Ne croyons pas que réguler nous rend moins compétitifs. C’est même l’inverse.
David Cormand
Député européen Europe Écologie Les Verts

C’est dans ce contexte qu’un ensemble de textes, issus du Pacte vert européen (Green Deal 2019–2024), est en cours de déploiement. 

Parmi eux : 

  • la directive sur l’écoconception, 
  • le règlement sur les allégations environnementales (Green Claims), qui a depuis le mois de juillet était abandonnée par la Commission européenne, 
  • la législation sur les pratiques commerciales déloyales
  •  et, bien sûr, le texte sur le “Right to Repair” (R2R). 

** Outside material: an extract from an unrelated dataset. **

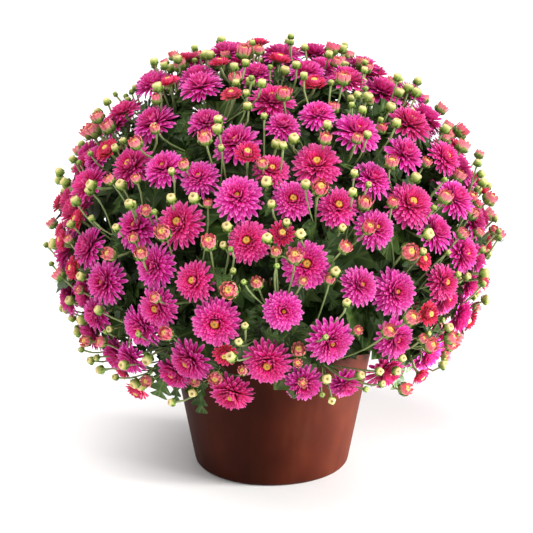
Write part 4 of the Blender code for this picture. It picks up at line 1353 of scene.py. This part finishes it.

Ces régulations européennes visent à encadrer les pratiques de consommation et à garantir une économie plus durable, alignée avec les limites planétaires. HOP suit de près chacun de ces textes. L’association a produit plusieurs notes sur le Green Deal, les obligations d’affichage environnemental ou encore les droits à la réparation.

HOP, catalyseur d’impact

Tout au long de la table ronde, HOP a été cité comme un acteur central de l’impact systémique. Pour Valentina Carbone, l’association agit comme un entrepreneur institutionnel, capable de faire émerger un sujet dans l’agenda politique, tout en dialoguant avec les entreprises et en mobilisant les citoyen·nes.

Les outils portés par HOP, comme les plaintes, les études, ou encore la mobilisation sur les réseaux sociaux, sont autant de leviers pour faire converger les parties prenantes autour d’enjeux communs.